■ **DATA SUPPLIED**

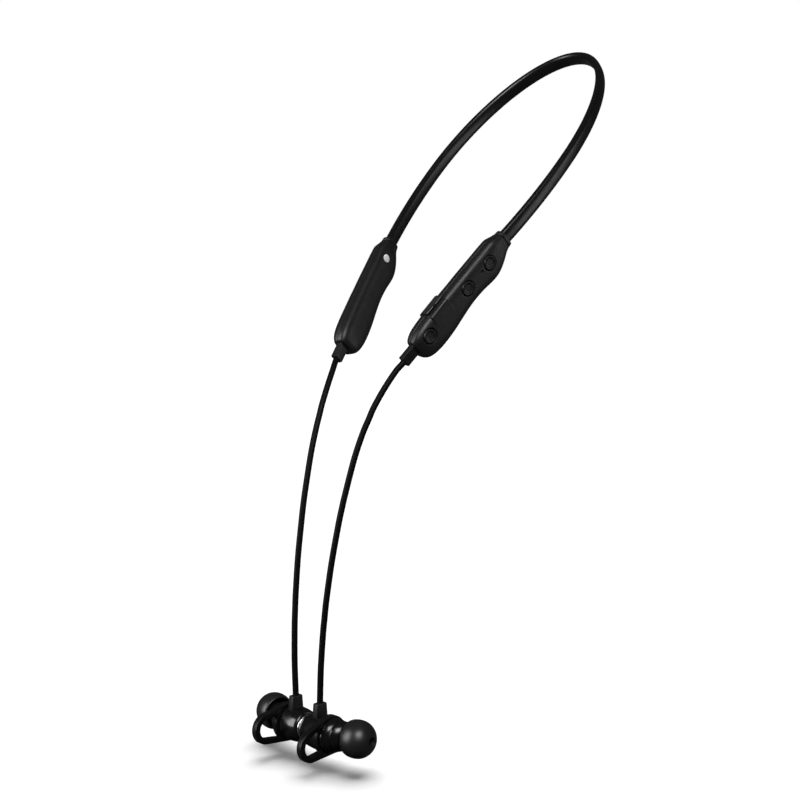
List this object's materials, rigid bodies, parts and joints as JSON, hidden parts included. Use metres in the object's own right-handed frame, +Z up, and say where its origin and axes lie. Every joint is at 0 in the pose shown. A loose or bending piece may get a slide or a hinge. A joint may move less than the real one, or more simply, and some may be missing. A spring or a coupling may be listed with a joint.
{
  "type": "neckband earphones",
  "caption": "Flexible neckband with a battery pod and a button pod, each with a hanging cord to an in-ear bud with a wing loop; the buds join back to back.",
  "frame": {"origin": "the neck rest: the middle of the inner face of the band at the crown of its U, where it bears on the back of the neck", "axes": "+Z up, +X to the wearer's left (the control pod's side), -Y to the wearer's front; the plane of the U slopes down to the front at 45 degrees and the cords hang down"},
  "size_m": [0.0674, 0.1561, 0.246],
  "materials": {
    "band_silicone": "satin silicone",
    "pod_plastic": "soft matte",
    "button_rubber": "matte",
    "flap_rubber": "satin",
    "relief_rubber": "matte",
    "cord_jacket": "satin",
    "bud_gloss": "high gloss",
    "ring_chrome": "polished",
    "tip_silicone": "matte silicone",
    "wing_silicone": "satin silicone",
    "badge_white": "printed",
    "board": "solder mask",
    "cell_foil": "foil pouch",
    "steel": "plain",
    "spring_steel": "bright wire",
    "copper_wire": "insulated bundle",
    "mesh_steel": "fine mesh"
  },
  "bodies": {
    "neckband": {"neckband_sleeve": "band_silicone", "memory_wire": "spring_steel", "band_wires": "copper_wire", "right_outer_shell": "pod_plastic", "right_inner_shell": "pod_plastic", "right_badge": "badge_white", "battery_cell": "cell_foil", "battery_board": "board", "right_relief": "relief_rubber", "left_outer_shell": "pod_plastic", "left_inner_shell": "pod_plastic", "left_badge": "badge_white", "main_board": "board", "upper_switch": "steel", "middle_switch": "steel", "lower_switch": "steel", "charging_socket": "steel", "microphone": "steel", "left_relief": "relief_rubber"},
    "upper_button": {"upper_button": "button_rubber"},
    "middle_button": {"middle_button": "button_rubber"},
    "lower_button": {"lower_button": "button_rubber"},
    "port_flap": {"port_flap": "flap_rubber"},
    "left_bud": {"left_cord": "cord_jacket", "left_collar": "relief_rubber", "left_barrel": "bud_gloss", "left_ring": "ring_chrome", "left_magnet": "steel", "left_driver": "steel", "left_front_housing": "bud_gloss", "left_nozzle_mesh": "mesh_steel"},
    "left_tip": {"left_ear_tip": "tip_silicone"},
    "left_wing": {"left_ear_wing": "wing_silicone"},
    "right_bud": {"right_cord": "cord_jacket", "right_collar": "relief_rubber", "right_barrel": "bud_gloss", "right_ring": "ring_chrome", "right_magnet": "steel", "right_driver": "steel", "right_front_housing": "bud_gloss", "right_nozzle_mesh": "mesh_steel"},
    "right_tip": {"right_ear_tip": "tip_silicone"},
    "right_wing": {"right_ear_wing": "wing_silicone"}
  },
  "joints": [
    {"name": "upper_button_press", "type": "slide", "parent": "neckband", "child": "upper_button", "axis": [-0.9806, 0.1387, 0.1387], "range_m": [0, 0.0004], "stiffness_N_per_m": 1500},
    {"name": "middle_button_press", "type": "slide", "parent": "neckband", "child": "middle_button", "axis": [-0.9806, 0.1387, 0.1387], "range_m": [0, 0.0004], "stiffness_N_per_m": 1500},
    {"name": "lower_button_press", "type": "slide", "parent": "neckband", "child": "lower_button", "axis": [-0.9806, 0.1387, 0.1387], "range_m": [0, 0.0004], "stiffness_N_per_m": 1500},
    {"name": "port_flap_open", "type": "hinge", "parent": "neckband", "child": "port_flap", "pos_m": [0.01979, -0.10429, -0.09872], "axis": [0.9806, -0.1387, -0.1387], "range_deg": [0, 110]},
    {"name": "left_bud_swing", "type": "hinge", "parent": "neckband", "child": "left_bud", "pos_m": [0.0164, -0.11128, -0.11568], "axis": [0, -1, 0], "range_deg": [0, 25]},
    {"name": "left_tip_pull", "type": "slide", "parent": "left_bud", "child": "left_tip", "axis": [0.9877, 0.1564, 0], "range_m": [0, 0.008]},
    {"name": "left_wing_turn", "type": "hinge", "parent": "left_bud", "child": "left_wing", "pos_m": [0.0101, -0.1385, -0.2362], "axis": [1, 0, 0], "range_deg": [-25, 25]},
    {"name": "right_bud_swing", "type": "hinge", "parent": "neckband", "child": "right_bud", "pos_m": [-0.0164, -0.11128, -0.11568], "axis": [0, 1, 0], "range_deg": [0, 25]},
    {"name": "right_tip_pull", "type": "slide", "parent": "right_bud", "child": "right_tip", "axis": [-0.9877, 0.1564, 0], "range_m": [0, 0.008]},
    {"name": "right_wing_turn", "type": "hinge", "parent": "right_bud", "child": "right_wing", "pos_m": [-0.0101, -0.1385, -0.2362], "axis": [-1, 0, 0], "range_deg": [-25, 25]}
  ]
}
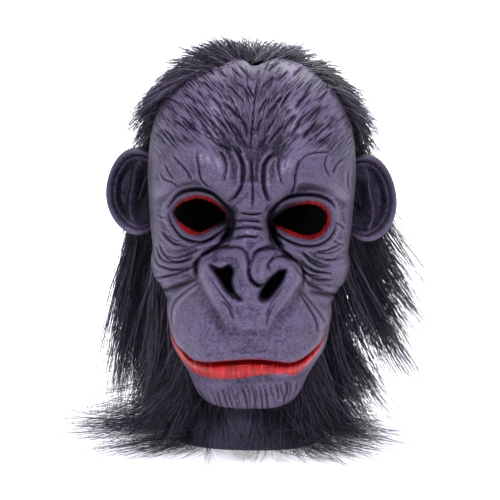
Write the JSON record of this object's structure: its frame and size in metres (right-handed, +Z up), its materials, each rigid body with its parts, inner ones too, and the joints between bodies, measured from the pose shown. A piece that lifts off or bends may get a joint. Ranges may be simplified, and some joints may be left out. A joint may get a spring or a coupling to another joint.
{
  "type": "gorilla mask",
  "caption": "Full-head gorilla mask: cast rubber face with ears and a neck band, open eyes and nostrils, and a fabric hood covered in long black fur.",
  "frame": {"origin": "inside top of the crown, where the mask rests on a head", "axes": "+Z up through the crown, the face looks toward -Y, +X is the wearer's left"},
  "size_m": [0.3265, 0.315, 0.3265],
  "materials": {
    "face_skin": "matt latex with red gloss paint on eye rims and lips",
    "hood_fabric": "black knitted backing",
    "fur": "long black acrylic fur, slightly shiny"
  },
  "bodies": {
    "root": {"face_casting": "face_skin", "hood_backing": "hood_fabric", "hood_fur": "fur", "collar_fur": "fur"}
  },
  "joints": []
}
...
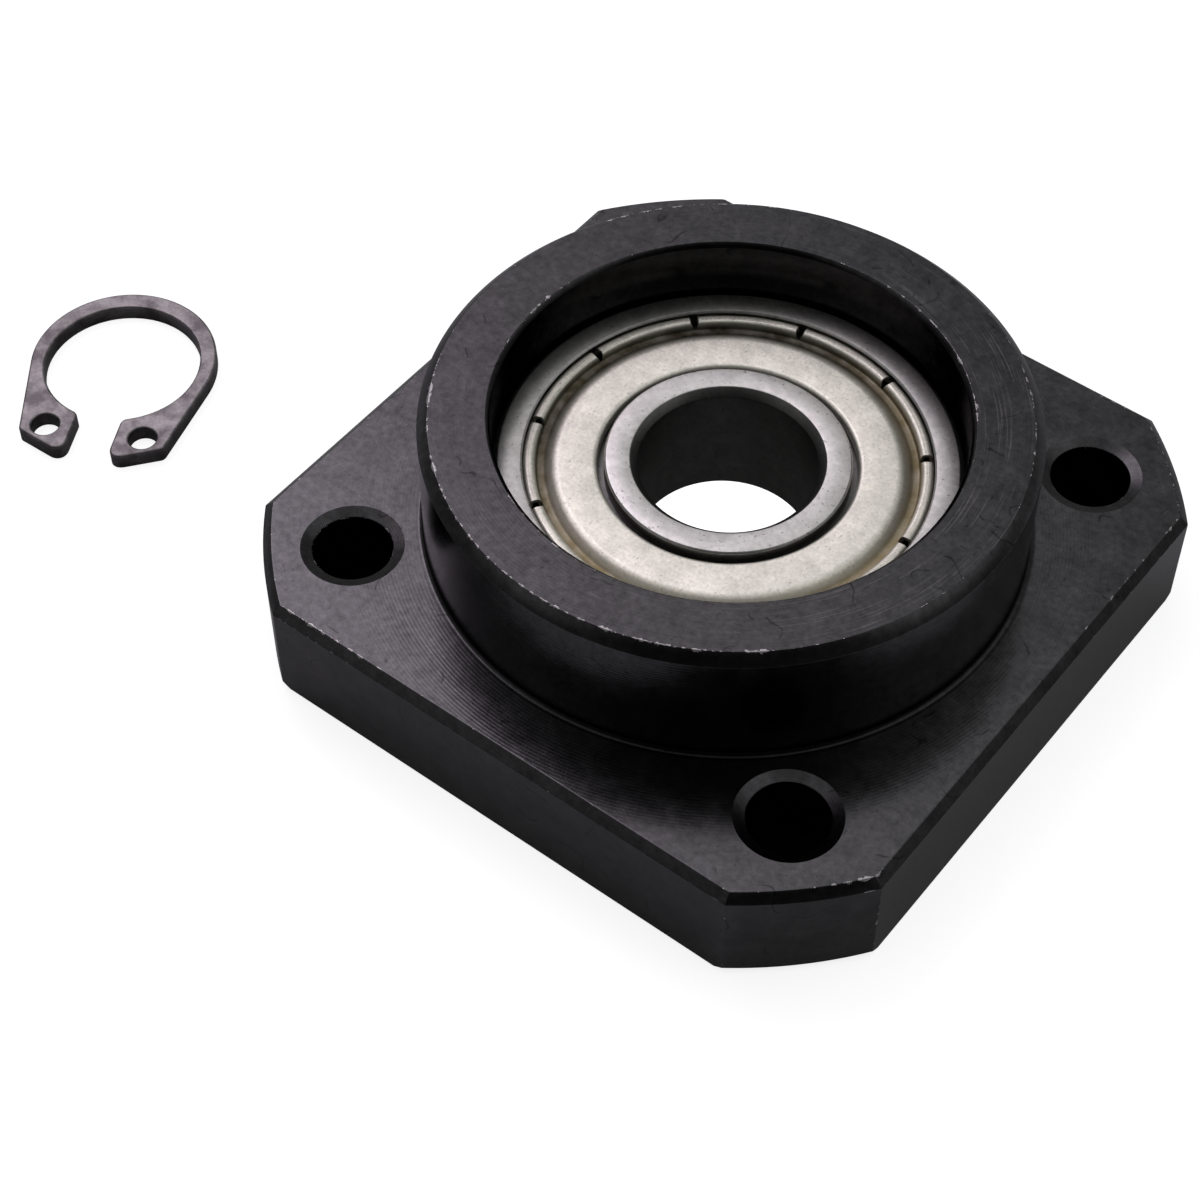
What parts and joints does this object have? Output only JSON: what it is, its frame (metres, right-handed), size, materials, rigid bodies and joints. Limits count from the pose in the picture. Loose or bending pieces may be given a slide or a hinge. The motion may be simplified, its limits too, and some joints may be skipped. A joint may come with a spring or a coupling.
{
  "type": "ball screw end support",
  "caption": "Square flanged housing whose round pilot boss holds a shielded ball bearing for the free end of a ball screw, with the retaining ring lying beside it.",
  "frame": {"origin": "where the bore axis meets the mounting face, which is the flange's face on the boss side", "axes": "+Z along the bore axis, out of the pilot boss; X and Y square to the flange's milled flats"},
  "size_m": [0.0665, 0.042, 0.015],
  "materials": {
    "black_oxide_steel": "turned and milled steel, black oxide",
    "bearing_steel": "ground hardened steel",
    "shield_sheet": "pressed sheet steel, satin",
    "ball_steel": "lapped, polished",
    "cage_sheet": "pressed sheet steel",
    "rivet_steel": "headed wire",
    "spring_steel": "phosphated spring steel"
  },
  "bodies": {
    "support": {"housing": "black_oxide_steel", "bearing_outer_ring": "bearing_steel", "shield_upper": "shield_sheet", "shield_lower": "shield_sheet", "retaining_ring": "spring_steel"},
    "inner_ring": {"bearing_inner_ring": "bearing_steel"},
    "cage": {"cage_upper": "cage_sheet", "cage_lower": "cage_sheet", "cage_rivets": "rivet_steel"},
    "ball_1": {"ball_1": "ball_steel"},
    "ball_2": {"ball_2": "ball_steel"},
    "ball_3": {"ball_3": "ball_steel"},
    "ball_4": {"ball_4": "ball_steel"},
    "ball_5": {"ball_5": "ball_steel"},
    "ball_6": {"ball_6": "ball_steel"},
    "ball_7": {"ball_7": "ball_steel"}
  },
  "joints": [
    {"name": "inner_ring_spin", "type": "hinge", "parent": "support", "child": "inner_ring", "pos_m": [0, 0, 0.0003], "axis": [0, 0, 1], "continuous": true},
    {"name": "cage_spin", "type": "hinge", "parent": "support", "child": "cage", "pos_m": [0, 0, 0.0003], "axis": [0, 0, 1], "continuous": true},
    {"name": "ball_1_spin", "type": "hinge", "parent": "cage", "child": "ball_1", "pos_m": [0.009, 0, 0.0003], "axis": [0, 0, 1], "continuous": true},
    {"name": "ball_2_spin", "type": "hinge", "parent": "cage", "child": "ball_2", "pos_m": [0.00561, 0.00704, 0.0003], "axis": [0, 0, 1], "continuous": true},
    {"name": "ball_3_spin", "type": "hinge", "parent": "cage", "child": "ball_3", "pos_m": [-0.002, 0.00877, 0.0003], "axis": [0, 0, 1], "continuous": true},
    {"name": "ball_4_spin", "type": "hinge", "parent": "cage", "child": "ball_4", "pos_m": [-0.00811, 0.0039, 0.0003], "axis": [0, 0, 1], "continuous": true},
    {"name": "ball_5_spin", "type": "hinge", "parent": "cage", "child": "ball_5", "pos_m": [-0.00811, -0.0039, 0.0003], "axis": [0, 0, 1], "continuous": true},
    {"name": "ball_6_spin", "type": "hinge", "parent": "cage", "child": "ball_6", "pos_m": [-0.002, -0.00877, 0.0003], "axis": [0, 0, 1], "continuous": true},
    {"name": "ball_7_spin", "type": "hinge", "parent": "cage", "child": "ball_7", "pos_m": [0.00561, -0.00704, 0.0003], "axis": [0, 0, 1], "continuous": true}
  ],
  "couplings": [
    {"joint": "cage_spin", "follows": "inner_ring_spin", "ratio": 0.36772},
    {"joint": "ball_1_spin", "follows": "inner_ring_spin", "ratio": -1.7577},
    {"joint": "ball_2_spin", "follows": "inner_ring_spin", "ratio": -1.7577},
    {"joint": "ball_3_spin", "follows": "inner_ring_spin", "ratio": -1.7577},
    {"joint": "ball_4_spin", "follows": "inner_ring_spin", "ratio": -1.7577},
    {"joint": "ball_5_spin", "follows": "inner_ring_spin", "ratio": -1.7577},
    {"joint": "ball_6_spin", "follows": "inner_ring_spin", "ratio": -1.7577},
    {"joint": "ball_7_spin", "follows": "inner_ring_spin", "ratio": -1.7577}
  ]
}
--
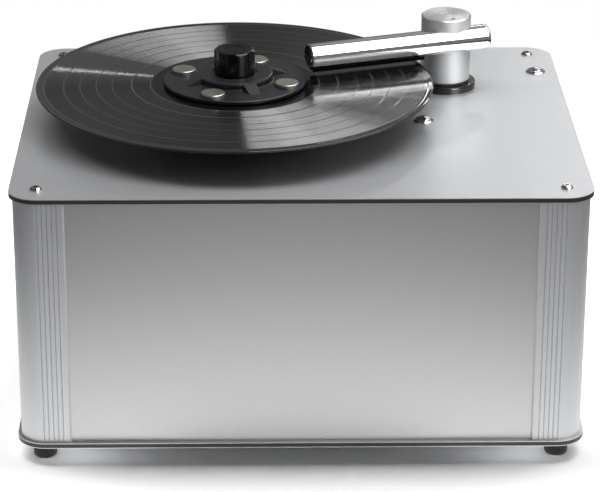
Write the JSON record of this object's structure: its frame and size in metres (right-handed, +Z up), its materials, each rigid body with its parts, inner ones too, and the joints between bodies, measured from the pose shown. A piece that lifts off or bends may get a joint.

■ **REQUEST**
Look through the listing above. Pick out each line with "JSON" and copy it.

■ **EXERCISE SOLUTION**
List this object's materials, rigid bodies, parts and joints as JSON, hidden parts included. Use metres in the object's own right-handed frame, +Z up, and say where its origin and axes lie. Every joint is at 0 in the pose shown. A loose or bending piece may get a slide or a hinge. A joint may move less than the real one, or more simply, and some may be missing. A spring or a coupling may be listed with a joint.
Write the JSON record of this object's structure: its frame and size in metres (right-handed, +Z up), its materials, each rigid body with its parts, inner ones too, and the joints between bodies, measured from the pose shown. A piece that lifts off or bends may get a joint. Ranges may be simplified, and some joints may be left out. A joint may get a spring or a coupling to another joint.
What parts and joints does this object have? Output only JSON: what it is, its frame (metres, right-handed), size, materials, rigid bodies and joints. Limits count from the pose in the picture. Loose or bending pieces may be given a slide or a hinge. The motion may be simplified, its limits too, and some joints may be skipped. A joint may come with a spring or a coupling.
Write the JSON record of this object's structure: its frame and size in metres (right-handed, +Z up), its materials, each rigid body with its parts, inner ones too, and the joints between bodies, measured from the pose shown. A piece that lifts off or bends may get a joint.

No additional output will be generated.